#  Andrew Krivak 

Visiting Lecturer on English

 

 

 



   ![Andrew Krivak](/sites/g/files/omnuum1611/files/styles/hwp_4_5__320x400/public/english/files/andrew_krivak_2022_color_soc_med_sq-9261.jpg?itok=nR1YCHDH) 

 



 

 location\_on Office: Lamont 402 

 



 

Education: B.A., St. John's College, Annapolis (1986)

M.F.A., Columbia University (1990)

Ph.D., Rugers University (2003)

Interests: Fiction Writing

Selected Works: *Like the Appearance of Horses* (Bellevue, 2023); *The Bear* (Bellevue, 2020); *The Signal Flame* (Scribner, 2017); *The Sojourn* (Bellevue, 2011); Editor of *The Letters of William Carlos Williams to Edger Irving Williams, 1902-19012* (FDU Press, 2009); *A Long Retreat: In Search of a Religious Life* (Farrar, Straus and Giroux, 2006).

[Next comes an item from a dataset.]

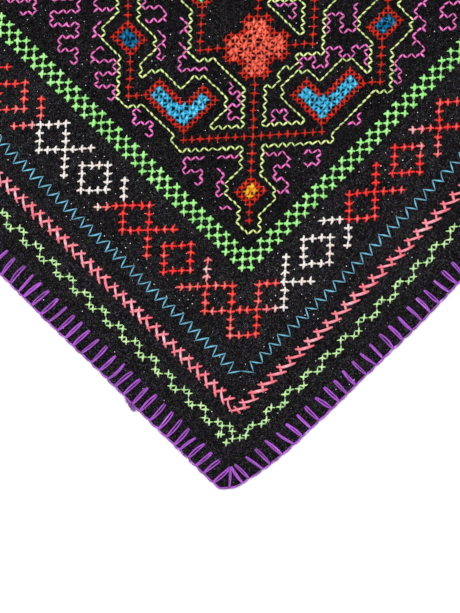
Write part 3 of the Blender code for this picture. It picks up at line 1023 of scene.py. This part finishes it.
def edging(pile):
    ring, _, inward = fine_outline(0.00050)
    feet = []
    for foot, tip in edge_stitches():
        at = np.array(foot) * (CELL_X, CELL_Y) + EDGE_YARN
        k = int(np.argmin(((ring - at) ** 2).sum(1)))
        feet.append((k, np.array(tip) * (CELL_X, CELL_Y) + EDGE_YARN))
    feet.sort(key=lambda f: f[0])
    total = len(ring)
    # the yarn along the edge, drawn in a little at each foot and swelling between
    steps = []
    for (k, _), (nxt, _) in zip(feet, feet[1:] + [(feet[0][0] + total, None)]):
        span = nxt - k
        if span < 1:
            continue
        swollen = rng.uniform(0.2, 1.7)
        for share, out in ((0.0, 0.20), (0.28, -0.12), (0.5, -0.22), (0.75, -0.10)):
            steps.append((k + share * span, out * swollen + rng.normal(0, 0.03)))
    steps.sort()
    at = np.array([s[0] for s in steps]) % total
    out = np.array([s[1] for s in steps]) * 0.001
    base = np.stack([np.interp(at, np.arange(total + 1), np.append(ring[:, i], ring[0, i])) for i in (0, 1)], 1)
    inn = np.stack([np.interp(at, np.arange(total + 1), np.append(inward[:, i], inward[0, i])) for i in (0, 1)], 1)
    flat = base + inn * out[:, None]
    xy = place(flat[:, 0], flat[:, 1])
    n = len(xy)
    z = 0.00058 + swell(xy) + rng.normal(0, 0.00003, n)
    line = np.concatenate([xy, z[:, None]], 1)[None]
    wide = 0.00049 * (1 + rng.normal(0, 0.11, n))[None]
    around = np.radians(np.arange(8) * 45.0 - 54.0)
    pile.add(line, wide, np.full((1, n), 0.00044), np.clip(0.36 + rng.normal(0, 0.3, n), 0, 1)[None], section=around, closed=True)
    # the legs: two strands side by side, over the edge at the foot and into one hole at the tip
    at = np.array([0.0, 0.04, 0.16, 0.36, 0.58, 0.78, 0.92, 0.985, 1.0])
    for k, tip in feet:
        foot = ring[k % total] - inward[k % total] * 0.00012
        tip = tip + rng.normal(0, 0.00022, 2)
        foot = foot + np.array([-inward[k % total][1], inward[k % total][0]]) * rng.normal(0, 0.00042)
        way = foot - tip
        length = np.hypot(*way)
        across = np.array([-way[1], way[0]]) / length
        gap = rng.uniform(0.00024, 0.00034) if rng.random() < 0.3 else rng.uniform(0.00042, 0.00060)
        middle = rng.uniform(0.3, 0.6)
        shape = 0.22 + 0.78 * np.sin(pi * at ** (np.log(0.5) / np.log(middle))) ** 0.8 + rng.uniform(0.0, 0.24) * (1 - at) ** 2
        lean = rng.normal(0, 0.00022)
        for side in (-1, 1):
            spread = side * gap * shape + lean * np.sin(pi * at)
            flat = tip + at[:, None] * way + across * spread[:, None]
            xy = place(flat[:, 0], flat[:, 1])
            lift = np.array([-0.0005, -0.00005, 0.00026, 0.00032, 0.00034, 0.00033, 0.00028, 0.00005, -0.00030])
            z = GROUND_TOP + swell(xy) + lift + rng.normal(0, 0.00003)
            size = np.array([0.6, 0.86, 1.05, 1.0, 1.0, 1.0, 0.95, 0.85, 0.7]) * rng.uniform(0.9, 1.1) * (1 + rng.normal(0, 0.06, len(at)))
            pile.add(np.concatenate([xy, z[:, None]], 1)[None], 0.00041 * size[None], 0.00034 * size[None],
                     np.clip(0.36 + rng.normal(0, 0.16) + rng.normal(0, 0.12, (1, len(at))), 0, 1))
        # and the leg that the same stitch leaves on the underside
        back = np.array([0.0, 0.06, 0.5, 0.95, 1.0])
        flat = tip + back[:, None] * way + across * (BEHIND.normal(0, 0.00025) * np.sin(pi * back))[:, None]
        xy = place(flat[:, 0], flat[:, 1])
        z = UNDERSIDE + swell(xy) + np.array([0.00014, -0.00004, -0.00008, -0.00004, 0.0001])
        pile.add(np.concatenate([xy, z[:, None]], 1)[None], np.array([[0.0003, 0.0004, 0.00046, 0.0004, 0.0003]]), np.full((1, 5), 0.0002),
                 np.full((1, 5), 0.3), section=LOW_SECTION, start=BEHIND.uniform(0, 40, 1))


# ---------------------------------------------------------------- pieces

def piece(name, pile, material):
    obj = bpy.data.objects.new(name, pile.mesh(name))
    obj.data.materials.append(material)
    bpy.context.scene.collection.objects.link(obj)
    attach(obj, "root")
    return obj


def sewn(name, stitches, material, wide, high=0.00026, behind="cross", **more):
    pile = Pile()
    straight(pile, stitches, wide, high, **more)
    reverse(pile, stitches, behind, wide, more.get("tint"))
    return piece(name, pile, material)


floss = flosses()
cloth = ground_sheet()
cloth.data.materials.append(black_cotton())
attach(cloth, "root")
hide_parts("cloth")

pile = Pile()
edging(pile)
piece("blanket_stitch_edge", pile, floss["purple"])
pile = Pile()
edge_fuzz(pile)
piece("blanket_stitch_fuzz", pile, floss["purple"])
sewn("pale_green_line", pale_green_line(), floss["pale_green"], 0.00041, glow=0.5, lean=0.00008, uneven=0.12)
pink, bends = pink_herringbone()
sewn("pink_herringbone", pink, floss["pink"], 0.00058, high=0.0003, shape=FULL, behind="links", tint=rng.uniform(0.1, 0.4, len(pink)), bends=bends, glow=0.75)
sewn("blue_zigzag", blue_zigzag(), floss["blue"], 0.00033, high=0.00022, behind="line", ends=0.12, over=0.00022, uneven=0.12)
chain, bends = ring_chain()
sewn("ring_chain", chain, floss["chain"], 0.00055, high=0.0003, shape=EVEN, tint=np.clip([s[5] for s in chain], 0.0, 0.98), bends=bends,
                          glow=np.where(np.array([s[5] for s in chain]) > 0.75, -1.7, 0.4), lean=0.00007)
sewn("bright_green_band", bright_green_band(), floss["bright_green"], 0.00062, high=0.0003, pull=0.08, glow=0.6, lean=0.00014, uneven=0.12)

red, fills, near_cells, outline_sides = field_chart()
shift = FIELD_LOW
sewn("field_red_stems", [s for a, b in sorted(red) for s in cross(a + shift, b + shift)], floss["red_orange"], 0.00048, glow=0.55, ends=0.3, lean=0.00005, uneven=0.13)
outlines = [(a + shift, b + shift, c + shift, d + shift, 0, 0) for a, b, c, d in outline_sides]
sewn("field_outlines", outlines, floss["yellow_green"], 0.0004, behind="line", shape=COARSE, sag=0.00002, pull=0.03, glow=0.5, ends=0.45, lean=0.00012, uneven=0.13)
winding = [(p[0] + shift, p[1] + shift, q[0] + shift, q[1] + shift, 0, 0) for line in meanders(near_cells) for p, q in zip(line, line[1:])]
sewn("field_meanders", winding, floss["magenta"], 0.00043, behind="pairs", shape=COARSE, sag=0.00002, pull=0.05, glow=0.45, ends=0.4, lean=0.0001, bow=0.0001, uneven=0.14)
for name in sorted(fills):
    stitches = [s for a, b in sorted(fills[name]) for s in cross(a + shift, b + shift)]
    sewn("field_fill_" + name, stitches, floss[name], 0.0006, high=0.0003, shape=FULL, pull=0.2, glow=0.8, ends=0.5, lean=0.00016, uneven=0.16)

# ---------------------------------------------------------------- floor, light, camera

def floor():
    mesh = bpy.data.meshes.new("floor")
    half = 3.0
    mesh.from_pydata([(-half, -half, 0), (half, -half, 0), (half, half, 0), (-half, half, 0)], [], [(0, 1, 2, 3)])
    t = Tree("pale_floor")
    place_ = t.node("ShaderNodeTexCoord", output=3)
    grain = t.node("ShaderNodeTexNoise", {"Vector": place_, "Scale": 3.0, "Detail": 2.0})
    t.link(t.ramp(grain, ((0.3, (0.93, 0.93, 0.93, 1)), (0.7, (0.95, 0.95, 0.95, 1)))), t.shader.inputs["Base Color"])
    t.shader.inputs["Roughness"].default_value = 0.9
    t.shader.inputs["Specular IOR Level"].default_value = 0.1
    mesh.materials.append(t.material)
    obj = bpy.data.objects.new("floor", mesh)
    bpy.context.scene.collection.objects.link(obj)


floor()

world = bpy.data.worlds.new("studio")
bpy.context.scene.world = world
world.use_nodes = True
world.node_tree.nodes["Background"].inputs[0].default_value = (1.0, 1.0, 1.0, 1.0)
world.node_tree.nodes["Background"].inputs[1].default_value = 0.82


def softbox(name, where, target, size, watts):
    data = bpy.data.lights.new(name, "AREA")
    data.shape, data.size, data.energy = "DISK", size, watts
    obj = bpy.data.objects.new(name, data)
    way = np.array(target) - np.array(where)
    obj.location = where
    obj.rotation_euler = (atan2(np.hypot(way[0], way[1]), -way[2]), 0.0, atan2(way[1], way[0]) - pi / 2)
    bpy.context.scene.collection.objects.link(obj)


# Where the view's middle meets the cloth, and the way that is up in the picture
VIEW = np.array([0.055945 - MID_X, 0.05724 - MID_Y])
TURN = radians(-44.93)
up, right_way = np.array([sin(radians(44.93)), cos(radians(44.93))]), np.array([cos(radians(44.93)), -sin(radians(44.93))])
lamp = VIEW + up * 0.58 - right_way * 0.42
softbox("soft_key", (lamp[0], lamp[1], 1.3), (VIEW[0], VIEW[1], 0.0), 1.4, 14.0)

camera_data = bpy.data.cameras.new("camera")
camera_data.lens, camera_data.sensor_width = 100.0, 36.0
camera_data.clip_start, camera_data.clip_end = 0.01, 50.0
camera = bpy.data.objects.new("camera", camera_data)
FRAME_HEIGHT = 613 * 0.001 / 2.439
camera.location = (VIEW[0], VIEW[1], 0.001 + FRAME_HEIGHT * camera_data.lens / camera_data.sensor_width)
camera.rotation_euler = (0.0, 0.0, TURN)
bpy.context.scene.collection.objects.link(camera)
bpy.context.scene.camera = camera

bpy.context.scene.view_settings.view_transform = "Standard"
bpy.context.scene.view_settings.look = "None"
bpy.context.scene.view_settings.exposure = 0.0
bpy.context.scene.view_settings.gamma = 1.0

Andrew Krivák is the author of five novels, two chapbooks of poetry, and two works of nonfiction. His 2011 debut novel, *The Sojourn*, was a National Book Award finalist and winner of both the Dayton Literary Peace Prize for fiction and the inaugural Chautauqua Prize. He followed *The Sojourn* with *The Signal Flame*, set in fictional Dardan, Pennsylvania. His third novel, *The Bear*, received the Banff Mountain Book Prize for fiction, the Massachusetts Book Award, and was a four-year National Endowment for the Arts Big Read title. *Like the Appearance of Horses*, released in 2023, returned to the characters and landscape of Dardan, Pennsylvania and was a *Library Journal* selection for “Best Literary Fiction of 2023.” His fifth novel, *Mule Boy*, will be released February 24, 2026. As a poet, Andrew has published the short collections *Islands*, and *Ghosts of the Monadnock Wolves*, and in 2025 received the Moth Poetry Prize. He is also author of the memoir *A Long Retreat: In Search of a Religious Life*, and editor of *The Letters of William Carlos Williams to Edgar Irving Williams, 1902-1912*, which won the Louis Martz Prize for scholarly research on William Carlos Williams. He holds a BA from St. John’s College, Annapolis; an MFA in poetry from Columbia University; an MA in philosophy from Fordham; and a PhD in literary modernism from Rutgers. Currently, Andrew is a discussion facilitator with the New Hampshire Department of Corrections *Family Connections* *Center*, and a Visiting Lecturer on English at Harvard. He lives with his wife and three children in Somerville, Massachusetts, and Jaffrey, New Hampshire.